_Aim of the exercise:_
Give the data a second time, exactly and in full.

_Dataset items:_
··········

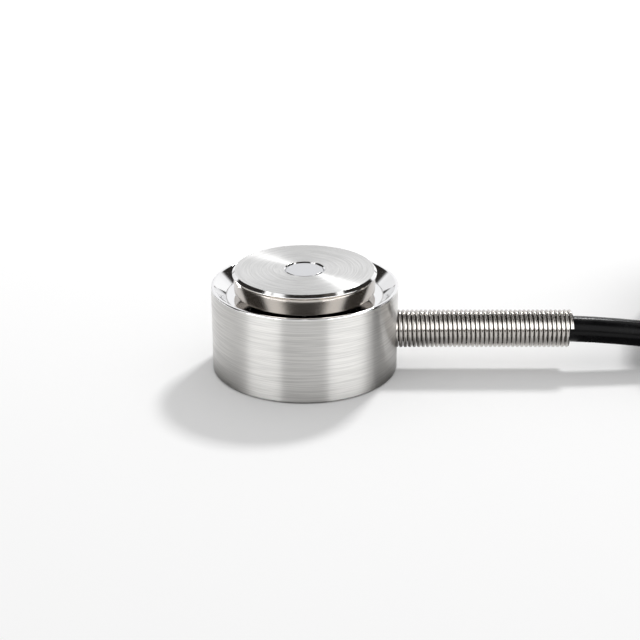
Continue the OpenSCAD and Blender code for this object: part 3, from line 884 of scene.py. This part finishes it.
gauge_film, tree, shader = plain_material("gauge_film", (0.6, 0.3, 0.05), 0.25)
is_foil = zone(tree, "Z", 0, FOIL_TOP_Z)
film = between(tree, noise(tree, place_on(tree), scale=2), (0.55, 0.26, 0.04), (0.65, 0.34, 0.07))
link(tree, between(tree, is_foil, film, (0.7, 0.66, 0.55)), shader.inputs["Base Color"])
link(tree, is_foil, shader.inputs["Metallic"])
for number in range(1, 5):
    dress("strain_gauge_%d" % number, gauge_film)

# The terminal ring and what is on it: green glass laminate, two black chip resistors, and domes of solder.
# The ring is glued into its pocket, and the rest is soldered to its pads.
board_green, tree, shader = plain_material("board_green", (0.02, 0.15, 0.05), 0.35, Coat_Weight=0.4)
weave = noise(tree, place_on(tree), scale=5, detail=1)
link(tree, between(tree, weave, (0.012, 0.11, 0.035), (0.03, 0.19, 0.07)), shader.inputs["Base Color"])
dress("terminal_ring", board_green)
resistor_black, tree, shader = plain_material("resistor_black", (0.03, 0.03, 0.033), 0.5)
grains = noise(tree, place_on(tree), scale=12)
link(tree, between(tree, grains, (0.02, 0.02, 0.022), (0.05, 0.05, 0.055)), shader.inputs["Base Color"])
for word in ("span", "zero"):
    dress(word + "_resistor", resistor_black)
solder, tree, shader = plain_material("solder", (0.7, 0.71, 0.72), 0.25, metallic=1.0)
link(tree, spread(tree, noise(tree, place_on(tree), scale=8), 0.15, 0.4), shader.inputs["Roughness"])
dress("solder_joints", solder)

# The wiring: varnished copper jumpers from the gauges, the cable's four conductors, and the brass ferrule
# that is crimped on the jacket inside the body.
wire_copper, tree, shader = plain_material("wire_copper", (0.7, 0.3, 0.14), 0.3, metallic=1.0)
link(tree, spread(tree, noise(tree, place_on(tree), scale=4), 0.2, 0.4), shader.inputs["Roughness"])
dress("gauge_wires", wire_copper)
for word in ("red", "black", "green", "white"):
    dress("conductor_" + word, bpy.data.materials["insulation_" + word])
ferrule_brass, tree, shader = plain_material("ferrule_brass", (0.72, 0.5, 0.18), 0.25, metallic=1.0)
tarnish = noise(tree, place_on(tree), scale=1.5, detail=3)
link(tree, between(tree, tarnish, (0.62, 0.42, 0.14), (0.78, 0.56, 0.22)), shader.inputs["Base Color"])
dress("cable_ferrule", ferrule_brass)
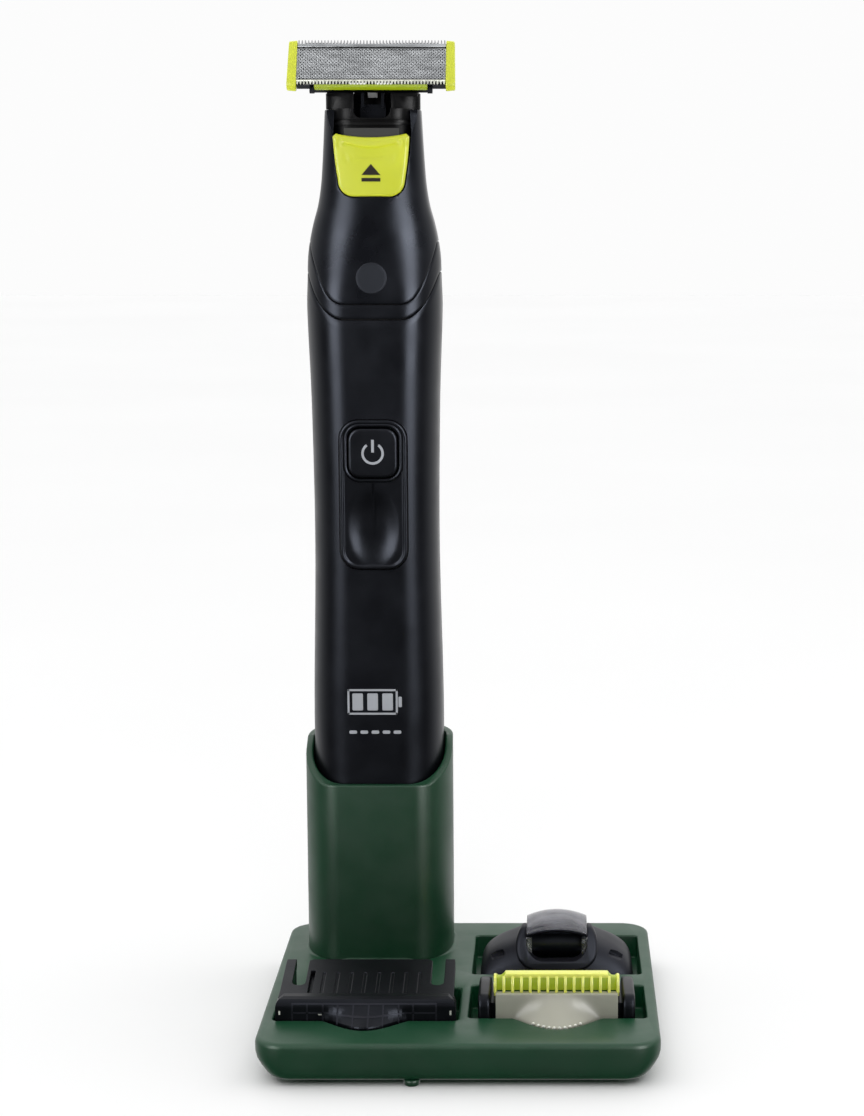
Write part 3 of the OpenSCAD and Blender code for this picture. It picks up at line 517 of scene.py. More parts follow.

··········

_Problem solution:_
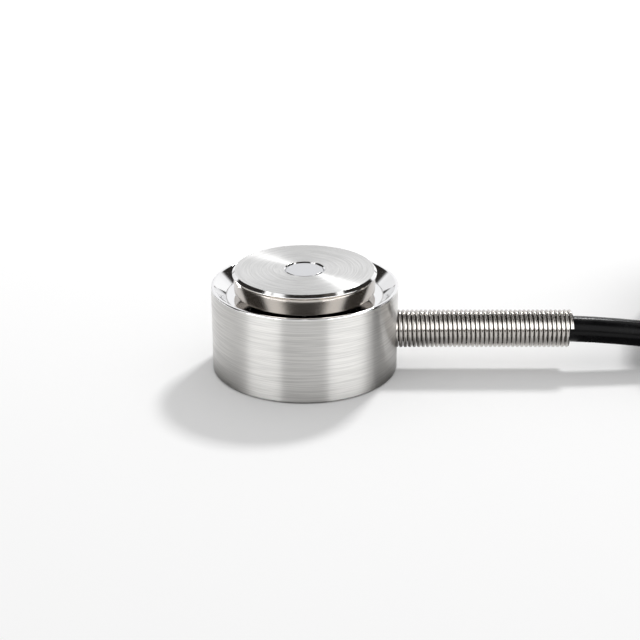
Continue the OpenSCAD and Blender code for this object: part 3, from line 884 of scene.py. This part finishes it.
gauge_film, tree, shader = plain_material("gauge_film", (0.6, 0.3, 0.05), 0.25)
is_foil = zone(tree, "Z", 0, FOIL_TOP_Z)
film = between(tree, noise(tree, place_on(tree), scale=2), (0.55, 0.26, 0.04), (0.65, 0.34, 0.07))
link(tree, between(tree, is_foil, film, (0.7, 0.66, 0.55)), shader.inputs["Base Color"])
link(tree, is_foil, shader.inputs["Metallic"])
for number in range(1, 5):
    dress("strain_gauge_%d" % number, gauge_film)

# The terminal ring and what is on it: green glass laminate, two black chip resistors, and domes of solder.
# The ring is glued into its pocket, and the rest is soldered to its pads.
board_green, tree, shader = plain_material("board_green", (0.02, 0.15, 0.05), 0.35, Coat_Weight=0.4)
weave = noise(tree, place_on(tree), scale=5, detail=1)
link(tree, between(tree, weave, (0.012, 0.11, 0.035), (0.03, 0.19, 0.07)), shader.inputs["Base Color"])
dress("terminal_ring", board_green)
resistor_black, tree, shader = plain_material("resistor_black", (0.03, 0.03, 0.033), 0.5)
grains = noise(tree, place_on(tree), scale=12)
link(tree, between(tree, grains, (0.02, 0.02, 0.022), (0.05, 0.05, 0.055)), shader.inputs["Base Color"])
for word in ("span", "zero"):
    dress(word + "_resistor", resistor_black)
solder, tree, shader = plain_material("solder", (0.7, 0.71, 0.72), 0.25, metallic=1.0)
link(tree, spread(tree, noise(tree, place_on(tree), scale=8), 0.15, 0.4), shader.inputs["Roughness"])
dress("solder_joints", solder)

# The wiring: varnished copper jumpers from the gauges, the cable's four conductors, and the brass ferrule
# that is crimped on the jacket inside the body.
wire_copper, tree, shader = plain_material("wire_copper", (0.7, 0.3, 0.14), 0.3, metallic=1.0)
link(tree, spread(tree, noise(tree, place_on(tree), scale=4), 0.2, 0.4), shader.inputs["Roughness"])
dress("gauge_wires", wire_copper)
for word in ("red", "black", "green", "white"):
    dress("conductor_" + word, bpy.data.materials["insulation_" + word])
ferrule_brass, tree, shader = plain_material("ferrule_brass", (0.72, 0.5, 0.18), 0.25, metallic=1.0)
tarnish = noise(tree, place_on(tree), scale=1.5, detail=3)
link(tree, between(tree, tarnish, (0.62, 0.42, 0.14), (0.78, 0.56, 0.22)), shader.inputs["Base Color"])
dress("cable_ferrule", ferrule_brass)
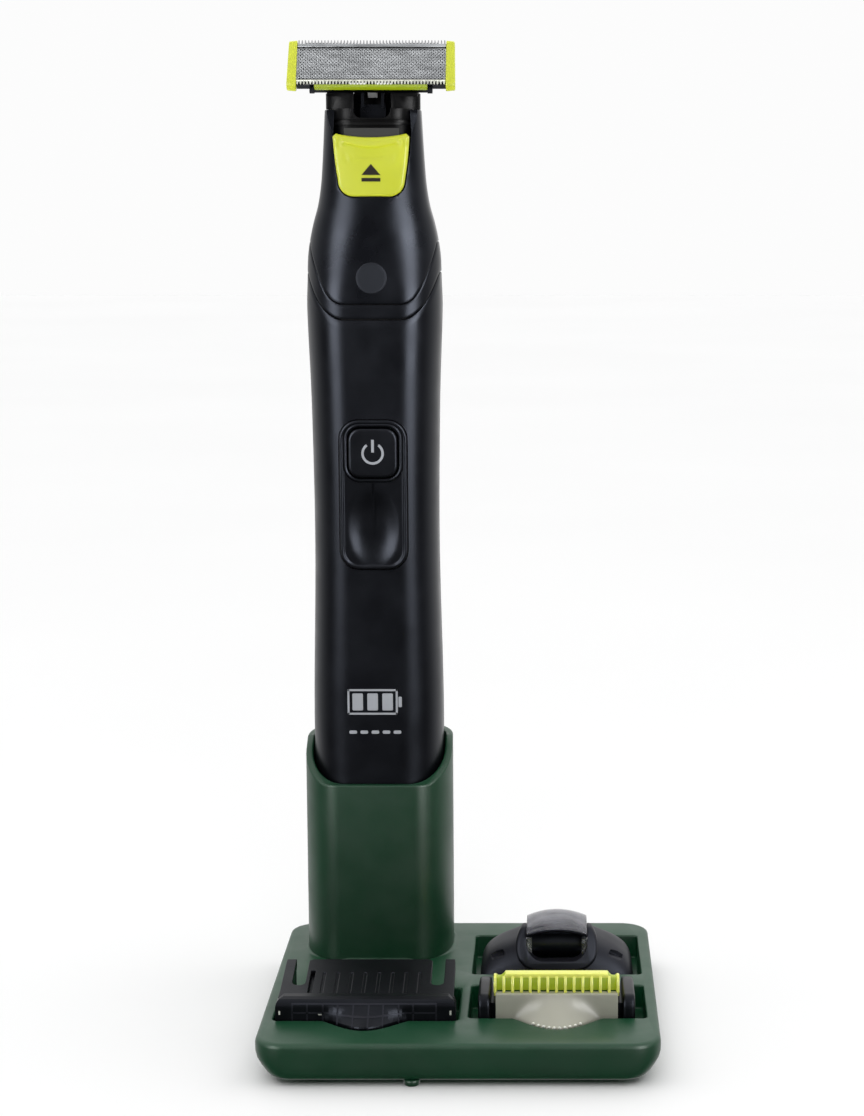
Write part 3 of the OpenSCAD and Blender code for this picture. It picks up at line 517 of scene.py. More parts follow.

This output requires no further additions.